A voice came from the corner of the room. A young man with a stubble and flat, sweaty head of hair had sat down without me noticing. “Where are you from?” he asked.
“New Jersey.”
“The States? My mother lives in Connecticut.”
“Oh yea?”
“I love The States.” The man smiled and in his smile there was an uncommon understanding for somewhere far away. I felt bonded to him immediately, as though abruptly I needed him as much as a raft in the open Pacific. He knew America and just that was enough.
“Yes, love The States,” he continued.
“Which cities do you know?”
“Oh, New York, Dallas, Miami…”
“Not Philadelphia?”
He shook his head. “Never been.”
The three other men in the restaurant moved their heads between us as though we were playing ping-pong. The man I was talking to sipped a soda. I picked away at my plate between conversation. We talked for a long time. He told me the three others were fisherman.
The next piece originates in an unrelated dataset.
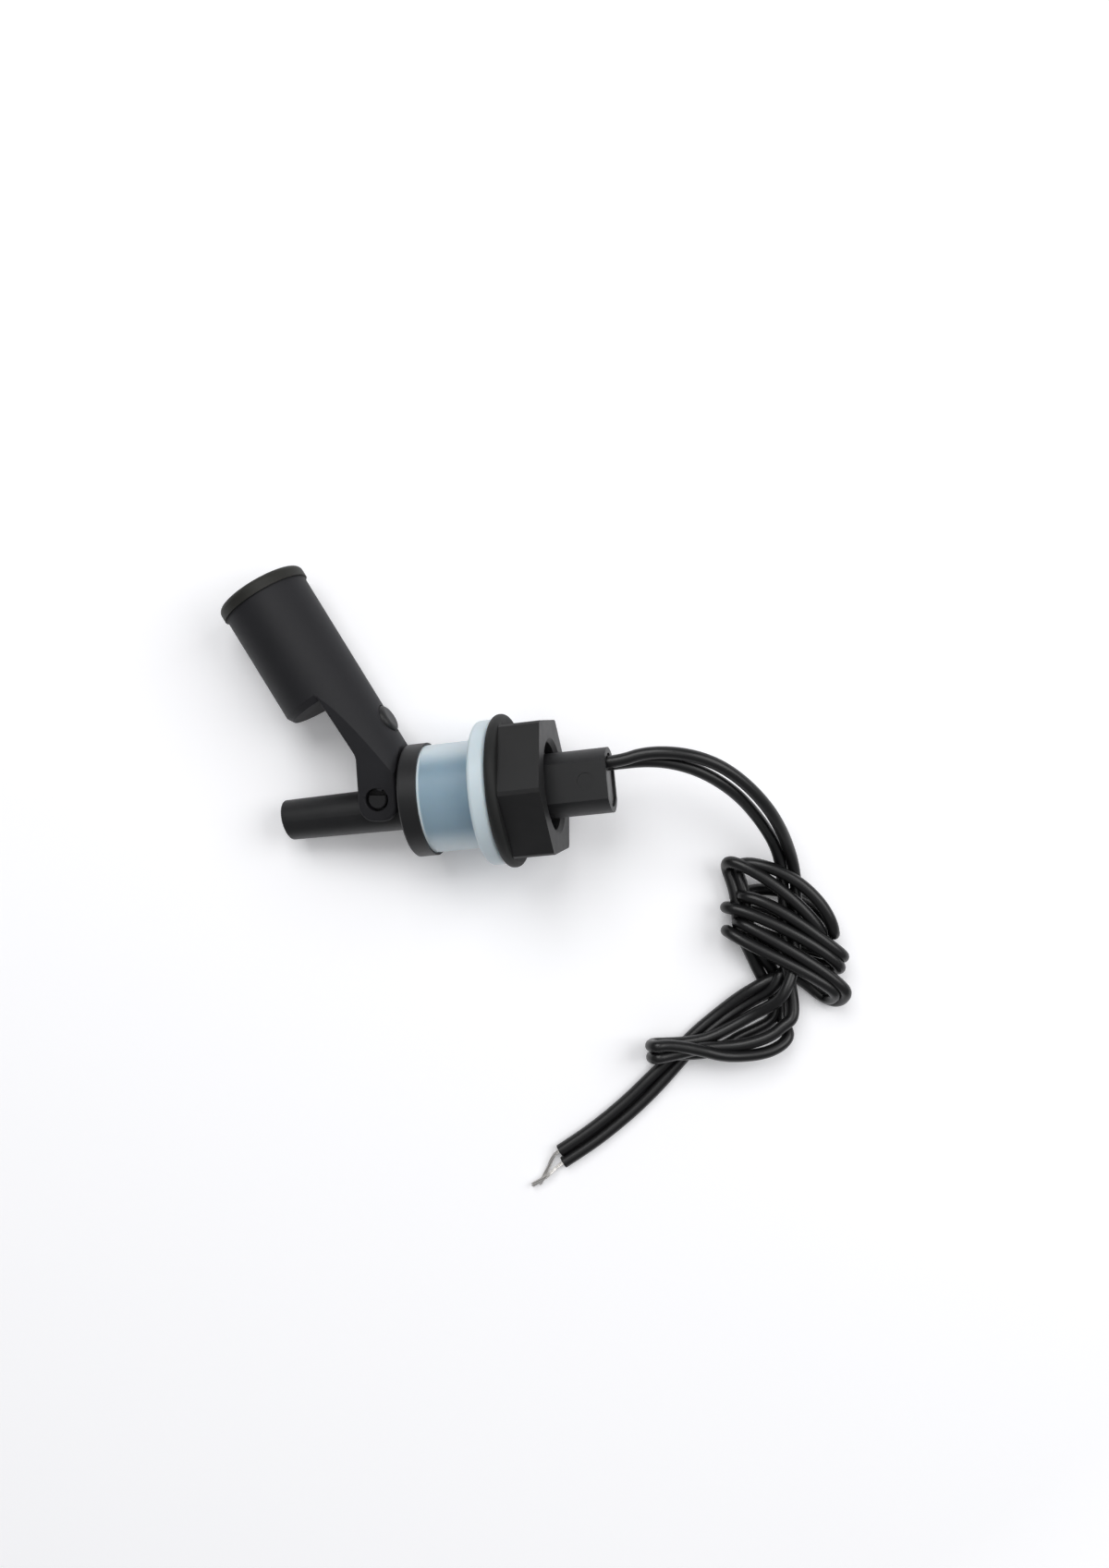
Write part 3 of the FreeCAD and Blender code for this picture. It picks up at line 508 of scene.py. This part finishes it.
@dataclass
class Lead:
    """One wire lead from the potting to its stripped end.

    Attributes:
        name: piece name.
        exit: point where the wire leaves the stem.
        run: points of the open run and of the stretch through the hank.
        loop: points of the loop below the hank and back up to the first turn.
        turns: turns round the hank.
        tail: points from the last turn to the end of the insulation.
        tip: points of the bare strands.
        replaced: CAD nodes that the wire stands for.
        tip_node: CAD node that the bare strands stand for.
        straight: straight stretch outside the potting.
    """

    name: str
    exit: Point
    run: list[Point]
    loop: list[Point]
    turns: list[Turn]
    tail: list[Point]
    tip: list[Point]
    replaced: tuple[str, ...]
    tip_node: str
    straight: float = 0.0024

    def route(self, stem: Stem) -> list[Vector]:
        """Whole route of the insulated wire.

        Args:
            stem: the stem's axes.

        Returns:
            List of points in the frame.
        """
        start = Vector(self.exit)
        points = [start, start + stem.axis * self.straight]
        points += [Vector(point) for point in self.run + self.loop]
        for turn, following in zip(self.turns, self.turns[1:]):
            points += turn_points(turn, following.left)
        points += turn_points(self.turns[-1], None)
        return points + [Vector(point) for point in self.tail]

    def build(self, stem: Stem, insulation: bpy.types.Material, metal: bpy.types.Material) -> None:
        """Make the wire and its bare strands.

        Args:
            stem: the stem's axes.
            insulation: material of the insulation.
            metal: material of the strands.
        """
        wire = spline_tube(self.name, self.route(stem), WIRE_DIAMETER / 2, insulation)
        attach(wire, "stem")
        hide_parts(*self.replaced)
        strands = self.strands(metal)

    def strands(self, metal: bpy.types.Material) -> bpy.types.Object:
        """Bare tinned strands at the wire's end, one loose bundle.

        Args:
            metal: material of the strands.

        Returns:
            The new curve object.
        """
        data = bpy.data.curves.new(self.name + "_strands", "CURVE")
        data.dimensions = "3D"
        data.bevel_depth = STRAND_DIAMETER / 2
        data.bevel_resolution = STRAND_ROUNDNESS
        data.use_fill_caps = True
        path = [Vector(self.tail[-1])] + [Vector(point) for point in self.tip]
        for index in range(STRAND_COUNT):
            turn = 2 * math.pi * index / (STRAND_COUNT - 1)
            radius = 0 if index == STRAND_COUNT - 1 else STRAND_DIAMETER
            spline = data.splines.new("NURBS")
            spline.points.add(len(path) - 1)
            for place, point in enumerate(path):
                angle = turn + place * STRAND_TWIST
                spread = radius * (1 + STRAND_SPLAY * place)
                outwards = Vector((math.cos(angle), -math.sin(angle), math.sin(angle)))
                offset = outwards * spread * STRAND_SPREAD
                spline.points[place].co = (*(point + offset), 1)
            spline.order_u = SPLINE_ORDER
            spline.use_endpoint_u = True
            spline.resolution_u = STRAND_STEPS
        piece = bpy.data.objects.new(self.name + "_strands", data)
        bpy.context.collection.objects.link(piece)
        data.materials.append(metal)
        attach(piece, "stem")
        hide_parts(self.tip_node)
        return piece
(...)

“What do you fish?” I asked.
“Gold,” said the man nearest me.
“Gold?”
The man’s face was hardened from years in the ocean wind, but beneath the exterior it was evident he was still only a boy.
“Gold,” he repeated.
“You have a boat?”
“No.”
“So you stand on the shore?”
“Yes.”
“In the morning?”
“At night, with the ghosts.”
“Do they help you fish?”
The edges of boy’s lips curled almost into a smile. “Never.”
“That’s a shame.”
“I never catch any gold.”
“I wouldn’t think so.”
The man smiled fully, stared at me for an extended moment, then bent over the meal he’d been shifting with his fork since I entered.
The younger man and I continued talking. I felt as though the conversation were sedating me. As though each sentence were a drop of morphine. It dripped – home, home, home.
Eventually I left. Since there was no wifi Savannah and I went for a walk.
By the ocean there was a bench on top of a hill. I climbed the hill and Savannah followed with trepidation. The ocean was loud and near and she didn’t like that. I sat on the bench. The sun was behind a thick of clouds but still warm to the skin.
Savannah nervously circled the bench, smelling the ground then freezing with her ears up when a large wave crashed into the rocks. I didn’t mind being alone, not in the slightest, but that didn’t mean I didn’t miss my family.